═══ Data for this task

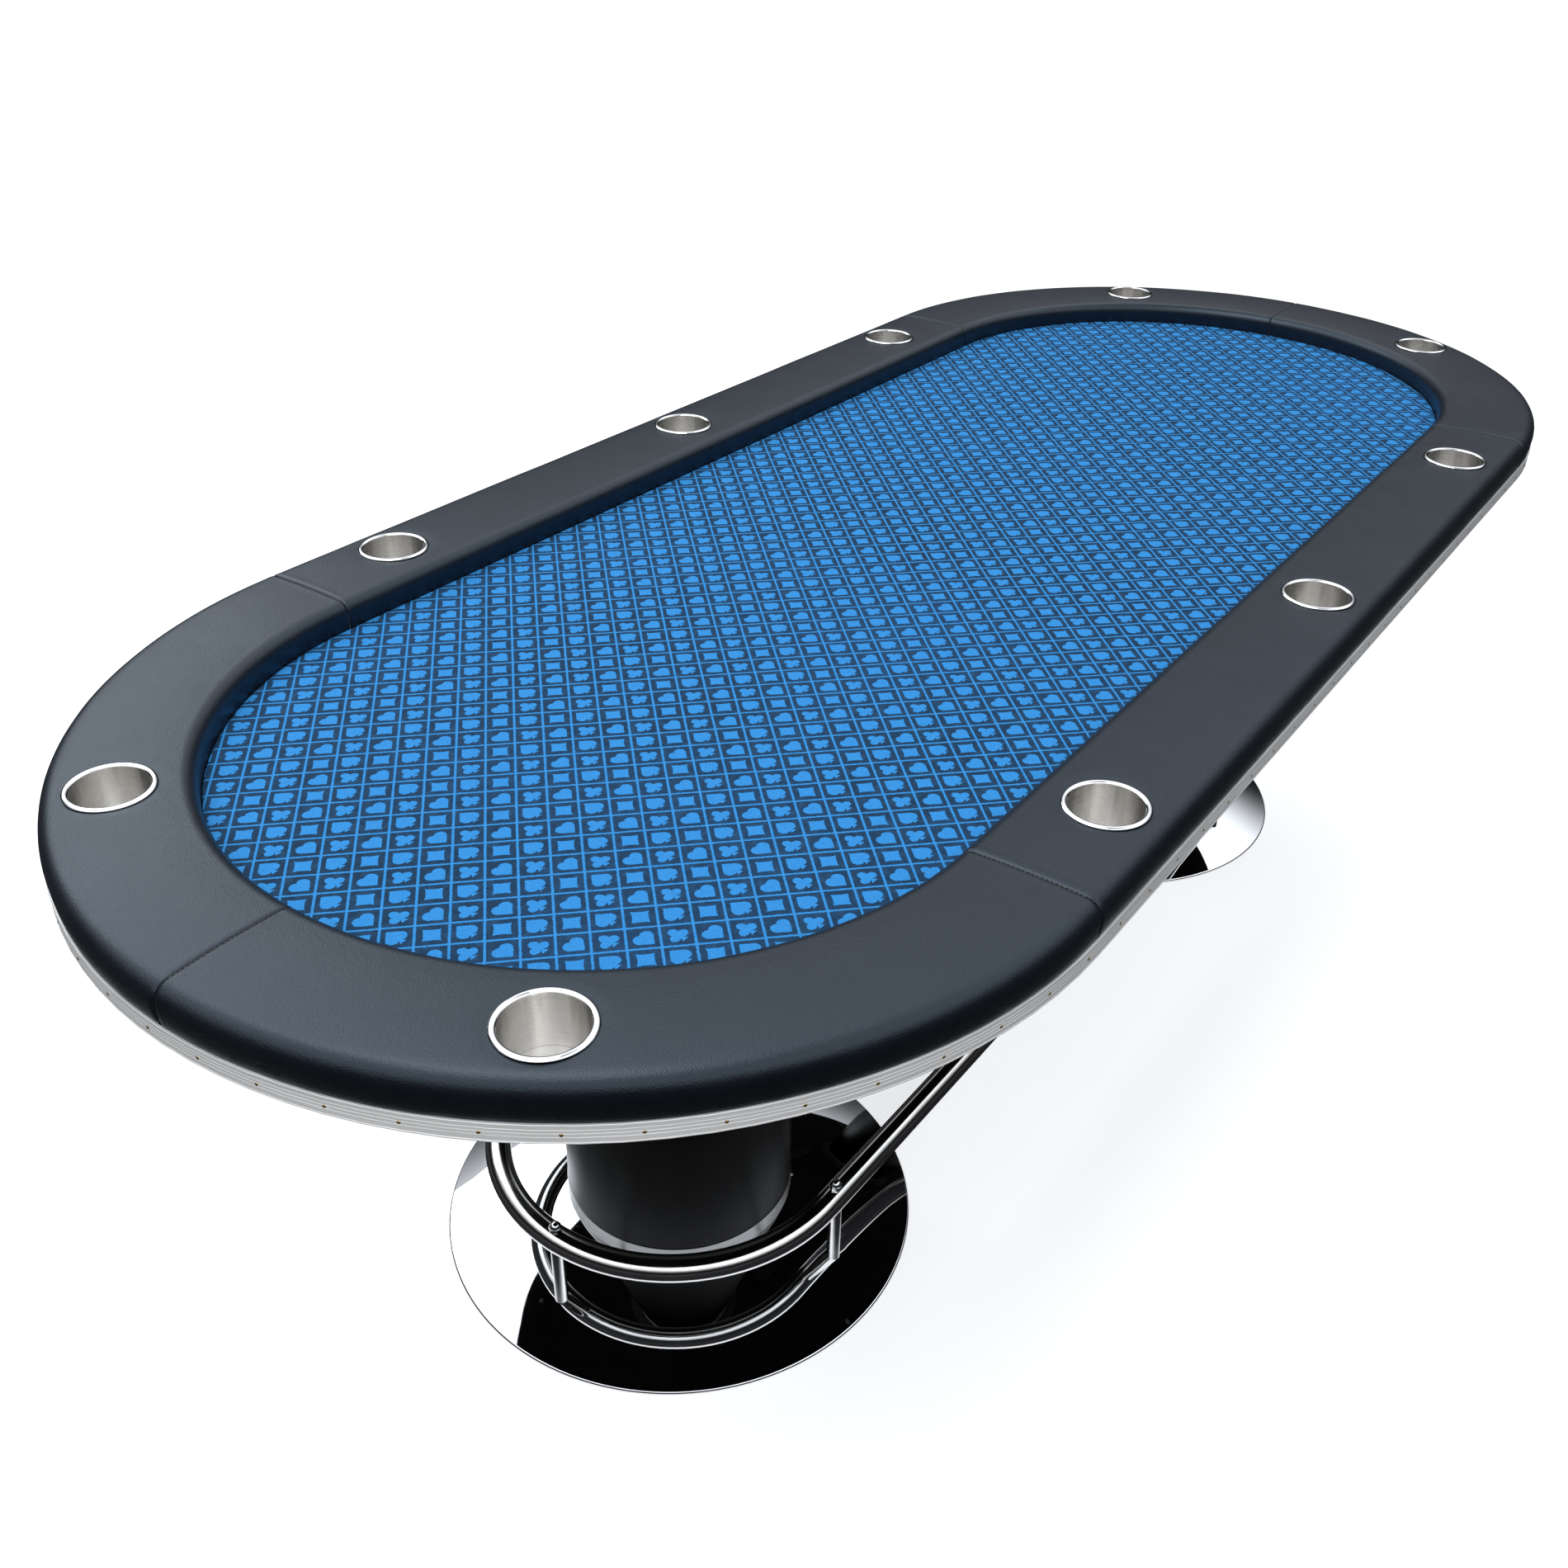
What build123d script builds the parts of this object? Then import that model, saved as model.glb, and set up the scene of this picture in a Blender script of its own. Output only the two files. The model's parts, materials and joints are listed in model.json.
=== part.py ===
"""Oval ten-seat card table: padded rail, drop-in cup holders, two chrome pedestals, foot rail.

Row frame, millimetres: the origin is on the floor under the middle of the table, +X runs
along the table's length, +Y across it and +Z up. The pedestal at the -X end is "a" and the
one at the +X end is "b". The playing field, the rail and the edge trim all follow one
racetrack: two straights joined by half circles about (-ARC_X, 0) and (ARC_X, 0).
"""

import os
from math import asin, cos, pi, radians, sin, sqrt

from build123d import *

# ---------------------------------------------------------------- driving dimensions
TABLE_LENGTH = 2438.4
TABLE_WIDTH = 1066.8
EDGE_R = TABLE_WIDTH / 2
ARC_X = TABLE_LENGTH / 2 - EDGE_R

# top, from the underside up
DECK_BOTTOM = 702.0
DECK_THICKNESS = 18.0
DECK_TOP = DECK_BOTTOM + DECK_THICKNESS
FOAM_THICKNESS = 6.0
CLOTH_THICKNESS = 1.6
RAIL_TOP = 759.5
RAIL_INNER_R = 395.4

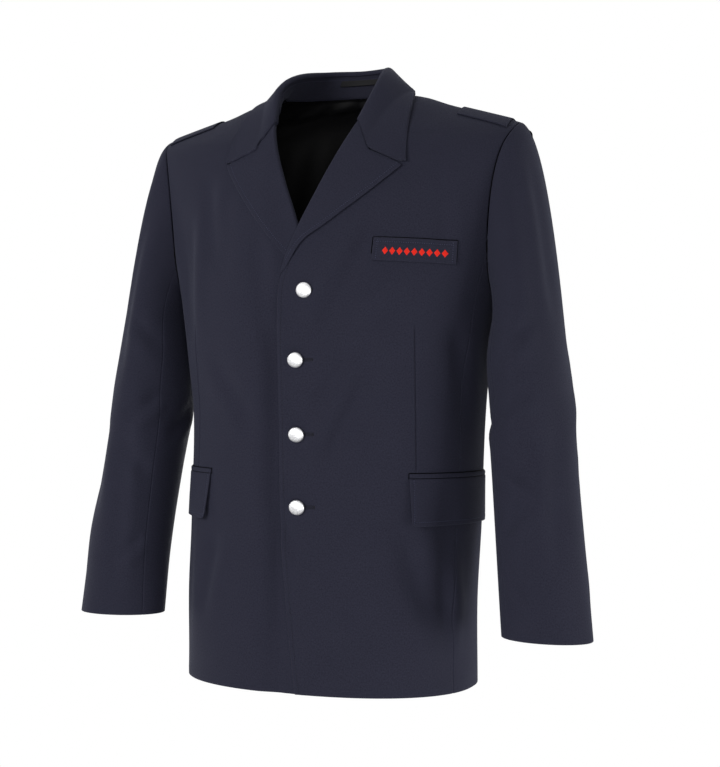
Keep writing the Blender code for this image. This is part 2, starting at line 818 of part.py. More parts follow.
def cloth_piece(collection, name, surface, columns, rows, thickness=CLOTH, material=wool):
    """A flat grid bent onto a surface, then thickened inwards."""
    mesh = bpy.data.meshes.new(name)
    grid = bmesh.new()
    bmesh.ops.create_grid(grid, x_segments=columns, y_segments=rows, size=1.0)
    for vertex in grid.verts:
        share_round = (vertex.co.x + 1) / 2
        share_up = (vertex.co.y + 1) / 2
        vertex.co = surface(share_round, share_up)
    grid.to_mesh(mesh)
    grid.free()
    mesh.shade_smooth()
    mesh.set_sharp_from_angle(angle=math.radians(40))
    piece = bpy.data.objects.new(name, mesh)
    collection.objects.link(piece)
    mesh.materials.append(material(name))
    wall = piece.modifiers.new("cloth thickness", "SOLIDIFY")
    wall.thickness = thickness
    wall.offset = -1.0
    wall.use_even_offset = False
    return piece


def button(collection, name, place):
    """A domed metal button, turned round its own axis and laid on the front."""
    mesh = bpy.data.meshes.new(name)
    profile = [Vector((0, 0, BUTTON_HEIGHT))]
    for index in range(1, BUTTON_RINGS + 1):
        turn = PI / 2 * index / BUTTON_RINGS
        height = BUTTON_RIM + (BUTTON_HEIGHT - BUTTON_RIM) * math.cos(turn)
        profile.append(Vector((BUTTON_RADIUS * math.sin(turn), 0, height)))
    profile.append(Vector((BUTTON_RADIUS * 0.97, 0, BUTTON_RIM * 0.45)))
    profile.append(Vector((BUTTON_RADIUS * 0.62, 0, 0.0)))
    profile.append(Vector((0, 0, 0.0)))
    edges = [(index, index + 1) for index in range(len(profile) - 1)]
    mesh.from_pydata(profile, edges, [])
    piece = bpy.data.objects.new(name, mesh)
    collection.objects.link(piece)
    mesh.materials.append(silver(name))
    turned = piece.modifiers.new("turned round", "SCREW")
    turned.steps = BUTTON_SIDES
    turned.render_steps = BUTTON_SIDES
    turned.use_merge_vertices = True
    turned.merge_threshold = 0.00005
    turned.use_normal_calculate = True
    angle, level = from_front(place.x, place.height)
    normal = torso_normal(angle, level)
    piece.location = on_torso(angle, level, BUTTON_LIFT)
    piece.rotation_euler = normal.to_track_quat("Z", "Y").to_euler()
    return piece


def build_jacket():
    clear_scene()
    jacket = bpy.data.collections.new("firefighter dress jacket")
    bpy.context.scene.collection.children.link(jacket)
    tree = body_tree()
    cloth_piece(jacket, "front_left", front_panel, 12, PANEL_ROWS)
    cloth_piece(jacket, "front_right", right_front_panel, 12, PANEL_ROWS)
    cloth_piece(jacket, "back_left", back_panel, 8, PANEL_ROWS)
    cloth_piece(jacket, "back_right", right_back_panel, 8, PANEL_ROWS)
    cloth_piece(jacket, "side_left", side_panel, 4, BODY_ROWS)
    cloth_piece(jacket, "side_right", right_side_panel, 4, BODY_ROWS)

    seam = math.radians(0.45)
    upper = sleeve_piece(tree, SLEEVE_BACK_SEAM - 2 * PI + seam, SLEEVE_FRONT_SEAM - seam)
    under = sleeve_piece(tree, SLEEVE_FRONT_SEAM + seam, SLEEVE_BACK_SEAM - seam)
    cloth_piece(jacket, "sleeve_top_left", upper, 15, 19)
    cloth_piece(jacket, "sleeve_top_right", mirrored(upper), 15, 19)
    cloth_piece(jacket, "sleeve_under_left", under, 6, 19)
    cloth_piece(jacket, "sleeve_under_right", mirrored(under), 6, 19)

    for name, side in (("left", 1), ("right", -1)):
        cloth_piece(jacket, "lapel_" + name, lapel_surface(side), 10, 12)
        low = FLAP_TOP - FLAP_DEPTH
        flap = band_on_body(side, FLAP_TOP, low, FLAP_LIFT, FLAP_RAKE, FLAP_CORNER)
        cloth_piece(jacket, "flap_" + name, flap, 12, 4)
        low = FLAP_TOP + SEAM_GAP
        jetting = band_on_body(side, low + JETTING_HEIGHT, low, 0.0024)
        cloth_piece(jacket, "flap_welt_" + name, jetting, 12, 1)
    cloth_piece(jacket, "breast_welt", welt_surface, 6, 2)
    cloth_piece(jacket, "shoulder_loop_left", loop_surface, 6, 3)
    cloth_piece(jacket, "shoulder_loop_right", mirrored(loop_surface), 6, 3)

    cloth_piece(jacket, "collar_leaf", leaf_surface(tree), 32, 10)
    stand = stand_surface()
    cloth_piece(jacket, "collar_stand", stand, 28, 3)
    cloth_piece(jacket, "hanger_loop", hanger_surface(stand), 8, 1, THIN_CLOTH, satin)
    cloth_piece(jacket, "neck_lining", lining_surface, 18, 8, THIN_CLOTH, satin)
    for index, place in enumerate(BUTTONS):
        button(jacket, "button_" + str(index + 1), place)


build_jacket()
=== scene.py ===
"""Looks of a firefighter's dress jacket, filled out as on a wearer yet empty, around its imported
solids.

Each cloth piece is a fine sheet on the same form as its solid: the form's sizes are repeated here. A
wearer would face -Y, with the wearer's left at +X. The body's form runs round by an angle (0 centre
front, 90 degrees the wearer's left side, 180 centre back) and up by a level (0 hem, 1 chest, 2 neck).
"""

import math
from collections import namedtuple

import bmesh
import bpy
import numpy as np
from mathutils import Matrix, Vector
from mathutils.bvhtree import BVHTree


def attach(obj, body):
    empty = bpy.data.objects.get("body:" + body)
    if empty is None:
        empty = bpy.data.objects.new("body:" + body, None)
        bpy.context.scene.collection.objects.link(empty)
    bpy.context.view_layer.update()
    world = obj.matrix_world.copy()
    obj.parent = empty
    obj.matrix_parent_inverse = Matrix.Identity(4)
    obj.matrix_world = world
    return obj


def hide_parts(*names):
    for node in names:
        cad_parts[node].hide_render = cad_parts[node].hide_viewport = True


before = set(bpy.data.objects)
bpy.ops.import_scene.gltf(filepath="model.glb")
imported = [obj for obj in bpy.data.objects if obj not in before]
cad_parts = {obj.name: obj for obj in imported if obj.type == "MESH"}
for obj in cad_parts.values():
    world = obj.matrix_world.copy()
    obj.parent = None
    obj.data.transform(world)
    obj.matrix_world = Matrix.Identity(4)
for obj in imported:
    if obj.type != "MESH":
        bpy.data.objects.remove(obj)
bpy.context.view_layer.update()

PI = math.pi
CLOTH = 0.0020
THIN_CLOTH = 0.0011
SEAM_GAP = 0.00012
# In the seams' grooves the sheets lap a little, as their turnings do: in metres, and round a
# sleeve and the body.
SEAM_LAP = 0.0003
SLEEVE_LAP = math.radians(0.60)
SIDE_SEAM_LAP = math.radians(0.14)
SIDES = ((1, "left"), (-1, "right"))
SEWN_OVER_HEM = ("seam", "seam", "pressed", "seam")


def table(name, columns, rows):
    """Rows of numbers whose columns have names."""
    row_type = namedtuple(name, columns)
    return [row_type(*row) for row in rows]


# ---------------------------------------------------------------- the jacket's form
# It is that of the solids, but for the gaps, the left lapel's lowest row, the flaps' rake and bow, the
# lift of the shoulder loops, the buttons' radius and stand, and how far round the neck facing runs.

BODY = table("Section", "height half_width front back shift", (
    (-0.768, 0.1955, 0.138, 0.122, -0.0070),
    (-0.660, 0.1965, 0.139, 0.121, -0.0088),
    (-0.560, 0.1968, 0.141, 0.112, -0.0035),
    (-0.430, 0.1972, 0.145, 0.099, 0.0010),
    (-0.350, 0.2045, 0.148, 0.102, 0.0),
    (-0.275, 0.2154, 0.147, 0.111, 0.0),
))
BODY_KEYS = [row.height for row in BODY]
HEM = BODY[0].height
CHEST = BODY[-1].height
BODY_SQUARENESS = 2.3
NECK_HALF_WIDTH = 0.078
NECK_FRONT = 0.0394
NECK_BACK = 0.078
NECK_BACK_RISE = 0.012
SHOULDER_HALF_WIDTH = 0.2711
SHOULDER_FRONT = 0.1296
SHOULDER_BACK = 0.128
SHOULDER_SLOPE = 0.285
SHOULDER_FRONT_DROP = 0.100
SHOULDER_BACK_DROP = 0.050
CHEST_BEND = (2.82, 6.32)
NECK_BEND = (2.17, 4.24)
ARMHOLE_HALF_ANGLE = math.radians(25)
ARMHOLE_BOTTOM = 1.008
ARMHOLE_TOP = 1.618
ARMHOLE_EGG = 1.5
SIDE_SEAM_ANGLE = math.radians(20)
SIDE_SEAM_TURN = PI - math.asin(SIDE_SEAM_ANGLE / ARMHOLE_HALF_ANGLE)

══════

Start at the line with "leaf_surface(tree), 32, 10)", stop at the line with "imported = [obj", and return every line in that stretch exactly, those two included.

■ **Task answer**
    cloth_piece(jacket, "collar_leaf", leaf_surface(tree), 32, 10)
    stand = stand_surface()
    cloth_piece(jacket, "collar_stand", stand, 28, 3)
    cloth_piece(jacket, "hanger_loop", hanger_surface(stand), 8, 1, THIN_CLOTH, satin)
    cloth_piece(jacket, "neck_lining", lining_surface, 18, 8, THIN_CLOTH, satin)
    for index, place in enumerate(BUTTONS):
        button(jacket, "button_" + str(index + 1), place)


build_jacket()
=== scene.py ===
"""Looks of a firefighter's dress jacket, filled out as on a wearer yet empty, around its imported
solids.

Each cloth piece is a fine sheet on the same form as its solid: the form's sizes are repeated here. A
wearer would face -Y, with the wearer's left at +X. The body's form runs round by an angle (0 centre
front, 90 degrees the wearer's left side, 180 centre back) and up by a level (0 hem, 1 chest, 2 neck).
"""

import math
from collections import namedtuple

import bmesh
import bpy
import numpy as np
from mathutils import Matrix, Vector
from mathutils.bvhtree import BVHTree


def attach(obj, body):
    empty = bpy.data.objects.get("body:" + body)
    if empty is None:
        empty = bpy.data.objects.new("body:" + body, None)
        bpy.context.scene.collection.objects.link(empty)
    bpy.context.view_layer.update()
    world = obj.matrix_world.copy()
    obj.parent = empty
    obj.matrix_parent_inverse = Matrix.Identity(4)
    obj.matrix_world = world
    return obj


def hide_parts(*names):
    for node in names:
        cad_parts[node].hide_render = cad_parts[node].hide_viewport = True


before = set(bpy.data.objects)
bpy.ops.import_scene.gltf(filepath="model.glb")
imported = [obj for obj in bpy.data.objects if obj not in before]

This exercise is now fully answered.